Fw: Re: New UI

Luke Schierer lschiere at pidgin.im
Fri Aug 3 14:46:33 EDT 2007


On Fri, Aug 03, 2007 at 02:25:29PM -0400, Allan Clark wrote:
> On 8/3/07, Josh Williams <yurimxpxman at gmail.com> wrote:
> > On 8/3/07, Mark Doliner <mark at kingant.net> wrote:
> > > I think Jeff probably meant to send this to everyone.
> > >
> > > ---------- Forwarded Message -----------
> > > From: "Jeff Sadowski" <jeff.sadowski at gmail.com>
> > > To: "Mark Doliner" <mark at kingant.net>
> > > Sent: Fri, 3 Aug 2007 10:25:49 -0600
> > > Subject: Re: New UI
> > >
> > > Now that libpurple exists how hard is it to write a UI for it?
> > > I might be able to wipp something up. :-)
> > > I can't help thinking of a skin-able chat client.
> > > Allowing you to have it look and act as a user desires. :-P
> >
> > That's what I've been thinking. I'm considering writing a QT UI. I'm
> > not sure I like the idea of a skin-able client, though.. that seems
> > like an awful lot of memory devoted to such a utilitarian application.
> >
> > Kopete already exists, but I'm not a big fan of it. Perhaps a QT
> > implementation of Pidgin could replace it in future versions of KDE.
> 
> The problem with forking a UI or any separation is that newer changes
> are slow to propagate (often) and (often) changes may result in
> unforseen downsream issues.  This would mean that forked UI might
> adopt changes more slowly, and it might be more difficult (ie Adium)
> to implement various features (IRC) already supported by Pidgin.
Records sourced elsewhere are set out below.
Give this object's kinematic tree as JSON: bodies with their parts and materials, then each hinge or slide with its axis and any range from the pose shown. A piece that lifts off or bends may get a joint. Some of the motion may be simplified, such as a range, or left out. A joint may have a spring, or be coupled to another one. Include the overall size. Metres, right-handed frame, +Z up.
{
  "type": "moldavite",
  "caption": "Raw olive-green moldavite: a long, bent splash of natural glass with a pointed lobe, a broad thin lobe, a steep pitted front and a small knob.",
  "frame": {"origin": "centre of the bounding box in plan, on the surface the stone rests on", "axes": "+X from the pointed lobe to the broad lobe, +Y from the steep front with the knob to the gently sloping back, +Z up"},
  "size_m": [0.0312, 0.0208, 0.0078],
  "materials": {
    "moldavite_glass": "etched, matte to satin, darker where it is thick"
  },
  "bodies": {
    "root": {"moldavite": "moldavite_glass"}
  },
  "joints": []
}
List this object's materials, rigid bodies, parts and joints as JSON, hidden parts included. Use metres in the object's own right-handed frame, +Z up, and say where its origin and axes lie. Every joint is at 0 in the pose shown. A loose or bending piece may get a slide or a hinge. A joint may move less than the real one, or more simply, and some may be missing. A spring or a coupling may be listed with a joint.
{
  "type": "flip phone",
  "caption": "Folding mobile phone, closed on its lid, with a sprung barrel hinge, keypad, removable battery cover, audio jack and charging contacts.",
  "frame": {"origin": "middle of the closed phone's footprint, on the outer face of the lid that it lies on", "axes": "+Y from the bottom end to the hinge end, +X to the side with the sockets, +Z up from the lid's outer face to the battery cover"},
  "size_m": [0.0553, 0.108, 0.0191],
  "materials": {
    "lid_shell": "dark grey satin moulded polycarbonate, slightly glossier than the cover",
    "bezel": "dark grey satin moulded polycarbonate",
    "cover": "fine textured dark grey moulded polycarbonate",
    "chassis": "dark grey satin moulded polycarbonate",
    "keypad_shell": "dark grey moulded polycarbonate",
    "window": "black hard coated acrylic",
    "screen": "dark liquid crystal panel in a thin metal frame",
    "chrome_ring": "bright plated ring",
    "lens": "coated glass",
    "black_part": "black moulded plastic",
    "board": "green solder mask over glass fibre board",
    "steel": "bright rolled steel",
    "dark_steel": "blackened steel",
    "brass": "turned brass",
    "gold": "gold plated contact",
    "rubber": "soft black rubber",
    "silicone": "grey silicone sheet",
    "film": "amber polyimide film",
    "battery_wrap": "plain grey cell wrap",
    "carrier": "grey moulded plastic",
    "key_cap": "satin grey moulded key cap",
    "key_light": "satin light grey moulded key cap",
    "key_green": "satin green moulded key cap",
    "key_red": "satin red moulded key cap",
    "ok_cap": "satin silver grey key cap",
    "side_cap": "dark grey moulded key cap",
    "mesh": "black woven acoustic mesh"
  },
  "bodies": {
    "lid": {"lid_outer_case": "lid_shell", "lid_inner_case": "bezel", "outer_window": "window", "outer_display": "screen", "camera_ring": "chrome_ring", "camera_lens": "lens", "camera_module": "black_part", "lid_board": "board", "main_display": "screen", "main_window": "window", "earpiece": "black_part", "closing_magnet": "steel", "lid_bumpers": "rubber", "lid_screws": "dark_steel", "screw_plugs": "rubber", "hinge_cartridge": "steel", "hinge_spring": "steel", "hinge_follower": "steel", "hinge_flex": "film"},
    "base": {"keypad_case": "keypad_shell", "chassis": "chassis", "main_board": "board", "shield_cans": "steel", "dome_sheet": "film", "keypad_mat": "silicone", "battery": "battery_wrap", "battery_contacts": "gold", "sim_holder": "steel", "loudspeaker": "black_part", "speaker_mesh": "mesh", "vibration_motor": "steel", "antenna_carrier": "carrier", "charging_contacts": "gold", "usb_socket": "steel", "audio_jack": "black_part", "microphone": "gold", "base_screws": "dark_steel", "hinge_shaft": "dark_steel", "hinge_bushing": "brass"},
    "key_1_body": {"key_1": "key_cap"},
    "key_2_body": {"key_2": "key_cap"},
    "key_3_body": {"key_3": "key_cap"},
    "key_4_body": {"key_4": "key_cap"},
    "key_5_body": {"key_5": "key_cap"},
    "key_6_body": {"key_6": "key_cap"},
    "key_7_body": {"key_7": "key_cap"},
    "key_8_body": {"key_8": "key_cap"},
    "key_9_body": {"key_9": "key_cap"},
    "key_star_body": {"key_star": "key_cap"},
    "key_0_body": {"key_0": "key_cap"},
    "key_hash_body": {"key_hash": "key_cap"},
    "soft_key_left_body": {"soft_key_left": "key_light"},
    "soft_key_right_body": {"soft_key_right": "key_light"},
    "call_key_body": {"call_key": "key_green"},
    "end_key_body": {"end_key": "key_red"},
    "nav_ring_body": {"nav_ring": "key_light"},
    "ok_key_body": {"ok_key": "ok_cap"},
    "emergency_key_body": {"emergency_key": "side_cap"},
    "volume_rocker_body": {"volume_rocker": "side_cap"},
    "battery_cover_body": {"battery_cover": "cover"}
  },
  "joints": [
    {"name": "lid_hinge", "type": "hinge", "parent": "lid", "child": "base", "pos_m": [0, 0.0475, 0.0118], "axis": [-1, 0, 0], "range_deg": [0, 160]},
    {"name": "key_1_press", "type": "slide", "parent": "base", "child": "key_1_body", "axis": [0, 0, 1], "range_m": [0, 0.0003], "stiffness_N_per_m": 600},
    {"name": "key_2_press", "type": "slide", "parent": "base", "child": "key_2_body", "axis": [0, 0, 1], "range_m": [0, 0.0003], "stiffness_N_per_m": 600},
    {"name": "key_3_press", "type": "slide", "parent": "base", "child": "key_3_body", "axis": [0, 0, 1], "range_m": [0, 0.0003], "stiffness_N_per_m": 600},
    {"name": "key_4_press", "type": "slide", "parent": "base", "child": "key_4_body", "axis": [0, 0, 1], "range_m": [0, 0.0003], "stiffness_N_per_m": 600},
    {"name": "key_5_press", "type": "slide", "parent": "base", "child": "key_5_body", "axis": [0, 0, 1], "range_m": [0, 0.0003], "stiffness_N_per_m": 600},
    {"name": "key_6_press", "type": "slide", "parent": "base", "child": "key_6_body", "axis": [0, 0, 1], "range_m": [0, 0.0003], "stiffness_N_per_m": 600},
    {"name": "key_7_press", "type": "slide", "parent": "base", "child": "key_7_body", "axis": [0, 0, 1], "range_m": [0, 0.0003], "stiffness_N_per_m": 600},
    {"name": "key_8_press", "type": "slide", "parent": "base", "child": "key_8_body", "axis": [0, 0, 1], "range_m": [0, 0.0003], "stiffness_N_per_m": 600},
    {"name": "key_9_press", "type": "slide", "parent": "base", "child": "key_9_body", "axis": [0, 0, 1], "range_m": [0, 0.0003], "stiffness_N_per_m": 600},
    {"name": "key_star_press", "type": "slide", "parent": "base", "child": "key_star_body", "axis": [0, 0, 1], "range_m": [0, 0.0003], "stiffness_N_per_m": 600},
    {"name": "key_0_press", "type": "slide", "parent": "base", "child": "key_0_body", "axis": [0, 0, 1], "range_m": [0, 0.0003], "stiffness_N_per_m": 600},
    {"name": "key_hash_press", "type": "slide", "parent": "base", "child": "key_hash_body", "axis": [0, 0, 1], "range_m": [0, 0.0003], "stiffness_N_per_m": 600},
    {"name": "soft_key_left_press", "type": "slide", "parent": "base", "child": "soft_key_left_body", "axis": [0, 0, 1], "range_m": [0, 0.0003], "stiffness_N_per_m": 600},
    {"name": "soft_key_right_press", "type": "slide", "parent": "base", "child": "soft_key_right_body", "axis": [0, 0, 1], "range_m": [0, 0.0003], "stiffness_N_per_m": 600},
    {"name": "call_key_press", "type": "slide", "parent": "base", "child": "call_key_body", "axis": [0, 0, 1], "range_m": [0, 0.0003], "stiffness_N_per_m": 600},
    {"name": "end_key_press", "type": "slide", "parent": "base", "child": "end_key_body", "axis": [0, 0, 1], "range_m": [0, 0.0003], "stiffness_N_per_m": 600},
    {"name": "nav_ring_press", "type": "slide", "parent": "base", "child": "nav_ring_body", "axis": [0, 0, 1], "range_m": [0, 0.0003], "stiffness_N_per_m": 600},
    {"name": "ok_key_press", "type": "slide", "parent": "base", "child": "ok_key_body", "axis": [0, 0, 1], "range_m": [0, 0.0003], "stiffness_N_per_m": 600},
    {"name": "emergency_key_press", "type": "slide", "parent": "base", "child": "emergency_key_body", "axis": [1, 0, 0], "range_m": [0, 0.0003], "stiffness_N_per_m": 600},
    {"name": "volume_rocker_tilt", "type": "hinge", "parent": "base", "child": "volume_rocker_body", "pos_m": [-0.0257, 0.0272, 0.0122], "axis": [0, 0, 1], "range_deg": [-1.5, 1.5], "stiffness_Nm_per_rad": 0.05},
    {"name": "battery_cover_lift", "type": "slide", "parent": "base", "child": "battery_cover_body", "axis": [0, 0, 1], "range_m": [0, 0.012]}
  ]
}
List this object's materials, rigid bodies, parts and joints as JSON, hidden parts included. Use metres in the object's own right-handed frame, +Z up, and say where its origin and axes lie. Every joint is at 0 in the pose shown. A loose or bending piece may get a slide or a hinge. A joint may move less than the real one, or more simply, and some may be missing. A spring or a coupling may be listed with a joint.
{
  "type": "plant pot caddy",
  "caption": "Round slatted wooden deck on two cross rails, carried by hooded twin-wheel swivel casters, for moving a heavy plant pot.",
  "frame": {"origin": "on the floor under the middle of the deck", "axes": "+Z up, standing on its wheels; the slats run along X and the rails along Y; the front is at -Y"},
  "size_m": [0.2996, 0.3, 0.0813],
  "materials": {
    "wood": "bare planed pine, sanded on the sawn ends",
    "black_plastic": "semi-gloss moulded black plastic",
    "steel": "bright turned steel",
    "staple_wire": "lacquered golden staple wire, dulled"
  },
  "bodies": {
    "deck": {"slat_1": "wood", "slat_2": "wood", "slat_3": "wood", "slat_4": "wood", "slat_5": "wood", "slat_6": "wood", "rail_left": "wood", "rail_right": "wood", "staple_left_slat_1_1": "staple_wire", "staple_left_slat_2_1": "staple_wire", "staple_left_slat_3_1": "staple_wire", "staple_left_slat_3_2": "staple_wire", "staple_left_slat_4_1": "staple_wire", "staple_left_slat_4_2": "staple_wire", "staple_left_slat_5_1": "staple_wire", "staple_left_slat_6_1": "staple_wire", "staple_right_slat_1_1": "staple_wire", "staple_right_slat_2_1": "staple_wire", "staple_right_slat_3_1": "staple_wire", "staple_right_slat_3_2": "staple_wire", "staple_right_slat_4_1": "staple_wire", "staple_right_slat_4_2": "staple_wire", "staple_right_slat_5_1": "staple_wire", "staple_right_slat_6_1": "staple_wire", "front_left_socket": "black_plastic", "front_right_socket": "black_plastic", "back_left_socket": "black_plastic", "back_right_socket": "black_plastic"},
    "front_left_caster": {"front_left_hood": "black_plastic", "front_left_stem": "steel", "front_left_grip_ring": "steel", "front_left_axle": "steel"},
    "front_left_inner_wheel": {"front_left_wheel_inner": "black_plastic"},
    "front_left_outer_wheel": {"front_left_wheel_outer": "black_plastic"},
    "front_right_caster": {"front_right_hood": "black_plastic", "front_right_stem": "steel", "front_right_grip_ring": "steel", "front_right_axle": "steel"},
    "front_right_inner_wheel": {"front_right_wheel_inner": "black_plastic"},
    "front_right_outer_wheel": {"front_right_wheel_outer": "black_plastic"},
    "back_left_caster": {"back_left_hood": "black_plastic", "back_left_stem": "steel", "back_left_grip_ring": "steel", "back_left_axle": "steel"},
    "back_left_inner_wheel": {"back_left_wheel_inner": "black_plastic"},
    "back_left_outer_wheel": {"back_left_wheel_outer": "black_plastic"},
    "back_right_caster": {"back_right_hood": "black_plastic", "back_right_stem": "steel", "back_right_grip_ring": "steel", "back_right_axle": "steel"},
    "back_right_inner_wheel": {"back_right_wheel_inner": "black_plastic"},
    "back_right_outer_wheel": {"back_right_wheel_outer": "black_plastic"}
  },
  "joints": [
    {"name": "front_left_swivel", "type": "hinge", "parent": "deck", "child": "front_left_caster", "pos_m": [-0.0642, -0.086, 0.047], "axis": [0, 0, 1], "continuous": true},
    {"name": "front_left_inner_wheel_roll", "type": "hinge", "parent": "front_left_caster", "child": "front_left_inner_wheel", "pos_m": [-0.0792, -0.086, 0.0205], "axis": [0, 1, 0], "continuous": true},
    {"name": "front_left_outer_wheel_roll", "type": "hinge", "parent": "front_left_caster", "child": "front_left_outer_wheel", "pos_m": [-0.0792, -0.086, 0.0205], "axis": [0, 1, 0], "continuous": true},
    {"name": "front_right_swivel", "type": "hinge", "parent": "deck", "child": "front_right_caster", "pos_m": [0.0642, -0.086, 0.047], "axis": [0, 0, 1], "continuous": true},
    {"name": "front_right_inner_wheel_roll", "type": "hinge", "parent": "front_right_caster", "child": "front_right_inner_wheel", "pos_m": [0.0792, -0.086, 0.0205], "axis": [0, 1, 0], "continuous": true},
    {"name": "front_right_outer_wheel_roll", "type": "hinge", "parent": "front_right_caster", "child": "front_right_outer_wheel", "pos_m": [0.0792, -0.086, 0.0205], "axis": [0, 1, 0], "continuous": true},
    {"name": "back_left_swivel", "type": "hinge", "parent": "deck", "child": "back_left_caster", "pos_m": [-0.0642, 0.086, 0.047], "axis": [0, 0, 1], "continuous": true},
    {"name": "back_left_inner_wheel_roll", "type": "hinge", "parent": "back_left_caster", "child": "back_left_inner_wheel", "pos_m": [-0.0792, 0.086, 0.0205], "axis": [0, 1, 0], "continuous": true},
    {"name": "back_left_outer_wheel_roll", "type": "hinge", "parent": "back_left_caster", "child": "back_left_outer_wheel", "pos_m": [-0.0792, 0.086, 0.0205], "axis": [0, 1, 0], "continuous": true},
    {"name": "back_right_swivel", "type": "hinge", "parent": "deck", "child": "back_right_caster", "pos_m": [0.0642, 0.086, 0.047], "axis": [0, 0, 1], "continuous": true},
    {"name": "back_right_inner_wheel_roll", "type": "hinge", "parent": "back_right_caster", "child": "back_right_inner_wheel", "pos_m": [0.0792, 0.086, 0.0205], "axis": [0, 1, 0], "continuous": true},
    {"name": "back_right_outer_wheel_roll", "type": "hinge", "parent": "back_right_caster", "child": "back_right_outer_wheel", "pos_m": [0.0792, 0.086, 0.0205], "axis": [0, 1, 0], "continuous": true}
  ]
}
A QT UI would in no sense be a forked UI.  QT is too different from GTK+
to allow for much code reuse outside of libpurple itself.

> 
> Allowing these things to exist in a similar code trunk as Pidgin might
> allow developers to see th impact of changing a specific API for
> example.  It could also make it harder to maintain since every change
> impact a number of random other things.  I wanted to throw this out
> there:

We already have 3 clients using libpurple.  But in a larger sense, your
argument applies to *any* library, including GTK+ or glibc.  One would
think, if the difficulty were insurmountable, that everyone would be
re-implementing everything from scratch.  In the real world, paying
attention to version numbers and having rules about how we increment the
version number to reflect different changes (and getting the soname to
match) should alleviate most if not all of these difficulties.

We as a project just need to get over the fear of having minor numbered
releases in proximity.  But that is an entirely other discussion.

> 
> It might be possible to fork the UI within the Pidgin tree to offer
> support to both camps, who can then pursue the icons and fonts and
> sizes and windows they prefer.

We are using a distributed version control system, and one with a good
concept of branches, and propagation between them.  This means that it
is trivial for you to pull the database, go back to any revision you
like (say, 2.0.2), branch off of it, and propagate the changes you like.

If the 10 or so of us currently developing pidgin were to try to do this
for every contested change, we would be bogged down simply managing that
many trees.  If you want another tree, you need to find (or be) a
maintainer for it.  Just like what happens with the kernel, which has
tons of git repositories.

> 
> (and maybe one will offer IRC to Mac :) )
> 
> Allan

I'm told IRC is available in the adium subversion repository.